Task requirements
Print, without altering anything, the lines from the one that holds "return Vector((low.X +" to the one that holds "if empty is", inclusive. No other lines belong in the output.

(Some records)
#####

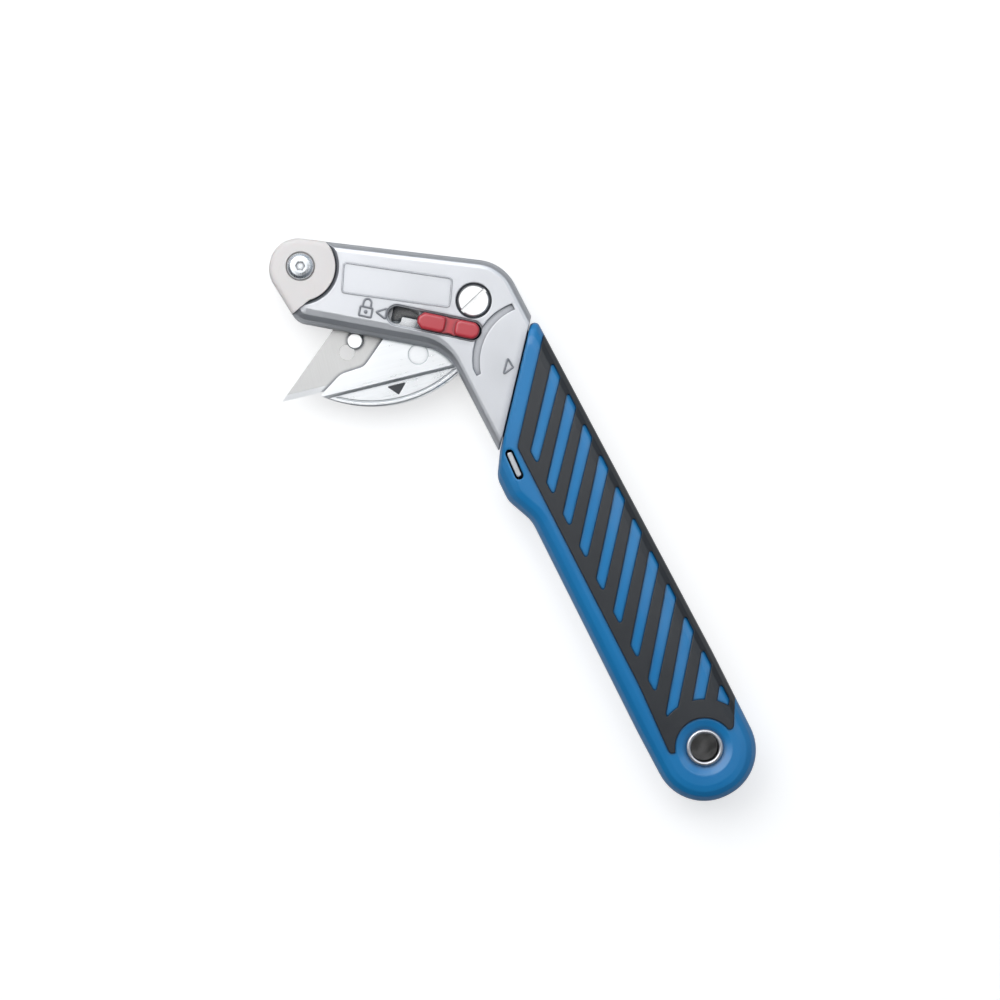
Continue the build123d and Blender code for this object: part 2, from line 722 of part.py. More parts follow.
def blade_clip():
    body = plate(arm_corners(CLIP_CORNERS), POCKET, CLIP_TOP)
    return body - small_disc(on_arm(*CLIP_BUTTON), 0.9, 0, 3)


def clip_button():
    head = disc(on_arm(*CLIP_BUTTON), 2.35, CLIP_TOP, 1.9)
    head = chamfer(head.edges().group_by(Axis.Z)[-1], 0.3)
    return head + small_disc(on_arm(*CLIP_BUTTON), 0.9, POCKET, CLIP_TOP)


# ---- the assembly ----

BODIES = {
    "frame": {
        "front_frame": front_frame,
        "rear_frame": rear_frame,
        "nose_guard": nose_guard,
        "nose_screw": nose_screw,
        "nose_nut": nose_nut,
        "pivot_bolt": pivot_bolt,
        "pivot_nut": pivot_nut,
        "thrust_washers": thrust_washers,
        "frame_screws": frame_screws,
        "stop_pin": stop_pin,
        "detent_spring": detent_spring,
        "rear_shell": rear_shell,
        "rear_grip": lambda: mirrored(grip_pad(0.0)),
        "shell_screws": shell_screws,
        "eyelet": eyelet,
        "eyelet_washer": eyelet_washer,
        "tray_magnet": tray_magnet,
        "spare_blades": spare_blades,
    },
    "cover": {
        "cover_shell": cover_shell,
        "cover_grip": lambda: grip_pad(COVER_GAP),
        "latch_spring": latch_spring,
    },
    "holder": {
        "holder_front_plate": holder_front_plate,
        "holder_back_plate": holder_back_plate,
        "pivot_bush": pivot_bush,
        "holder_rivets": holder_rivets,
        "blade": blade,
        "blade_clip": blade_clip,
        "clip_button": clip_button,
    },
    "lock": {"lock_button": lock_button, "lock_slider": lock_slider},
}


def build_nodes():
    nodes = {}
    for makers in BODIES.values():
        for name, maker in makers.items():
            made = maker()
            pieces = made if isinstance(made, list) else made.solids()
            nodes[name] = Compound(children=list(pieces)) if len(pieces) > 1 else pieces[0]
    return nodes


def reference_point(nodes):
    """The middle of the whole knife's box in plan, on the plane that it lies on."""
    boxes = [node.bounding_box() for node in nodes.values()]
    low = Vector(*(min(tuple(box.min)[axis] for box in boxes) for axis in range(3)))
    high = Vector(*(max(tuple(box.max)[axis] for box in boxes) for axis in range(3)))
    print("size", high - low)
    return Vector((low.X + high.X) / 2, (low.Y + high.Y) / 2, low.Z)


def export_nodes(nodes, origin):
    os.makedirs("parts", exist_ok=True)
    for name, node in nodes.items():
        export_step(node.moved(Location(-origin)), f"parts/{name}.step")
    print("origin in the handle's frame", origin)


NODES = build_nodes()
ORIGIN = reference_point(NODES)
export_nodes(NODES, ORIGIN)
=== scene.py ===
import json
import math

import bmesh
import bpy
from mathutils import Matrix, Vector


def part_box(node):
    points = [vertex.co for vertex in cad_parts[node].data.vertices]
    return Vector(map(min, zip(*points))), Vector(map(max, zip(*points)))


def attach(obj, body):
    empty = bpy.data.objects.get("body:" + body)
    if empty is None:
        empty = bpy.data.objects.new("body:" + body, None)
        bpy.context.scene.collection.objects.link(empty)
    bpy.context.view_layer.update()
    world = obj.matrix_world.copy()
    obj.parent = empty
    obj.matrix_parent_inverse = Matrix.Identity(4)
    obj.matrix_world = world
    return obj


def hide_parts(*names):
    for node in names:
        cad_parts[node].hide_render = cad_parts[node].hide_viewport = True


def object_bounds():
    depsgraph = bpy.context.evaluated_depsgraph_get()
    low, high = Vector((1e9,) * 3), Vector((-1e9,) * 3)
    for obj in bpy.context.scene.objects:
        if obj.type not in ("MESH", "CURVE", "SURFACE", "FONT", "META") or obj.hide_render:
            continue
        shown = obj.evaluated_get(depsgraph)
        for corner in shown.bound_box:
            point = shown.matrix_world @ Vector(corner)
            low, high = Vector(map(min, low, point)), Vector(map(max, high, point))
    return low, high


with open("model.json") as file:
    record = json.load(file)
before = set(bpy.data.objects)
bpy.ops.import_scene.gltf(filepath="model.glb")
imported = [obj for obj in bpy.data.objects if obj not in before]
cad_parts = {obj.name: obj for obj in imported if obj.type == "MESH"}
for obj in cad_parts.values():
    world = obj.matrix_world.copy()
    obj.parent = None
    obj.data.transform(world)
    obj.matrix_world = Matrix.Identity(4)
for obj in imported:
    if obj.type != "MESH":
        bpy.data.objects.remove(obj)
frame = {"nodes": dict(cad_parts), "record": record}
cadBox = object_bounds()
print("frame loaded:", len(frame["nodes"]), "nodes")

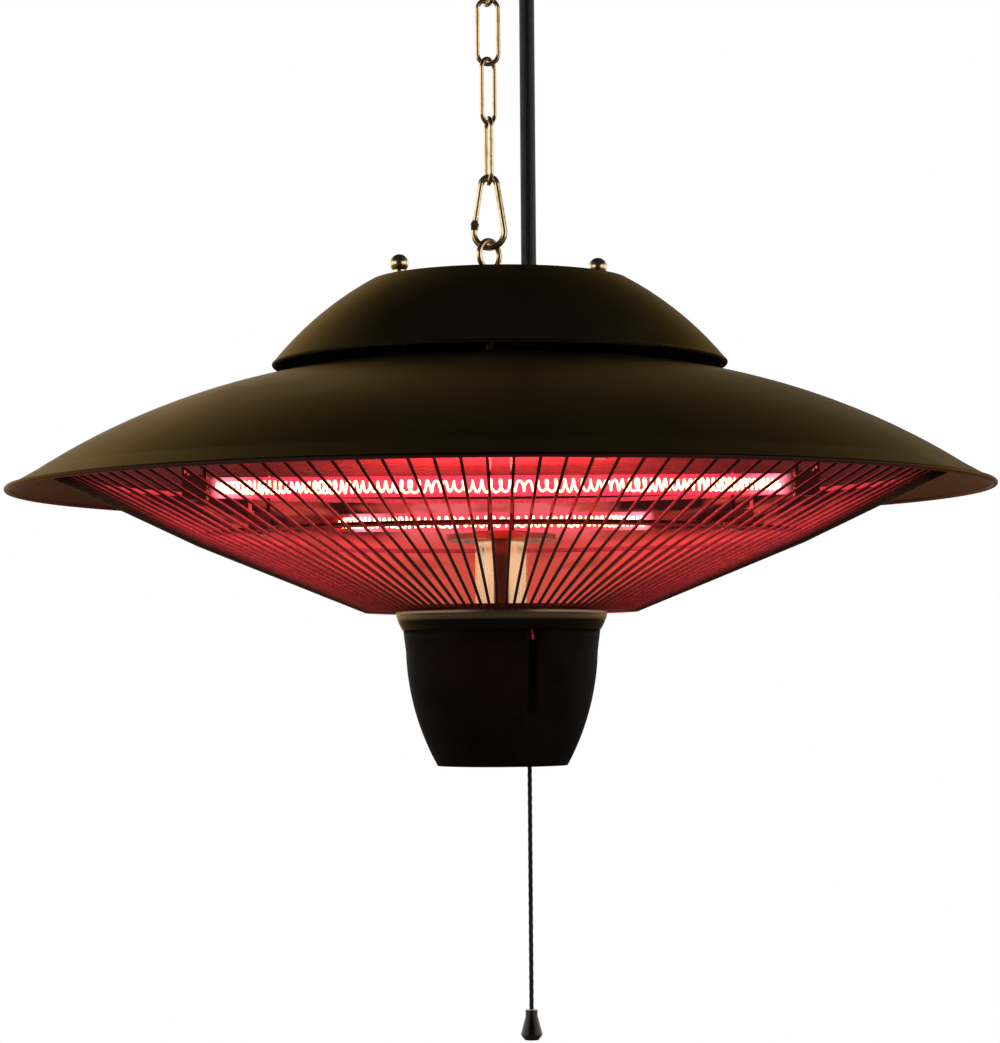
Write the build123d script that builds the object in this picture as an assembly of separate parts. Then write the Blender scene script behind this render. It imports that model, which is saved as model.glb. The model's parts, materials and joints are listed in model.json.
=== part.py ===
from build123d import *
import os
from math import asin, atan2, cos, degrees, hypot, pi, radians, sin, sqrt, tan

os.makedirs("parts", exist_ok=True)

# Every height below is over the canopy's rim plane, and save() moves the whole
# part down so that the ceiling plate's top face is the origin plane.
# All lengths are in millimetres, and +X is to the right in the photograph.

# Clearances
free_gap = 0.3
close_gap = 0.05
overrun = 5.0

# Canopy, a spun steel shade
canopy_radius = 302.5
canopy_rim_height = 1.0
canopy_curve = 428.0
canopy_curve_centre = 51.0
canopy_peak = 80.5
canopy_land_radius = 72.0
canopy_lip_radius = 285.0
canopy_sheet = 1.2
canopy_hem = 1.6

# Top cap over the vent gap
cap_rim_radius = 140.5
cap_vent_gap = 8.0
cap_height = 57.1
cap_shoulder_radius = 80.0
cap_shoulder_drop = 5.5
cap_bulge = 3.9
cap_sheet = 1.2
cap_hem = 1.3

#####

Answer to this exercise
    return Vector((low.X + high.X) / 2, (low.Y + high.Y) / 2, low.Z)


def export_nodes(nodes, origin):
    os.makedirs("parts", exist_ok=True)
    for name, node in nodes.items():
        export_step(node.moved(Location(-origin)), f"parts/{name}.step")
    print("origin in the handle's frame", origin)


NODES = build_nodes()
ORIGIN = reference_point(NODES)
export_nodes(NODES, ORIGIN)
=== scene.py ===
import json
import math

import bmesh
import bpy
from mathutils import Matrix, Vector


def part_box(node):
    points = [vertex.co for vertex in cad_parts[node].data.vertices]
    return Vector(map(min, zip(*points))), Vector(map(max, zip(*points)))


def attach(obj, body):
    empty = bpy.data.objects.get("body:" + body)
    if empty is None:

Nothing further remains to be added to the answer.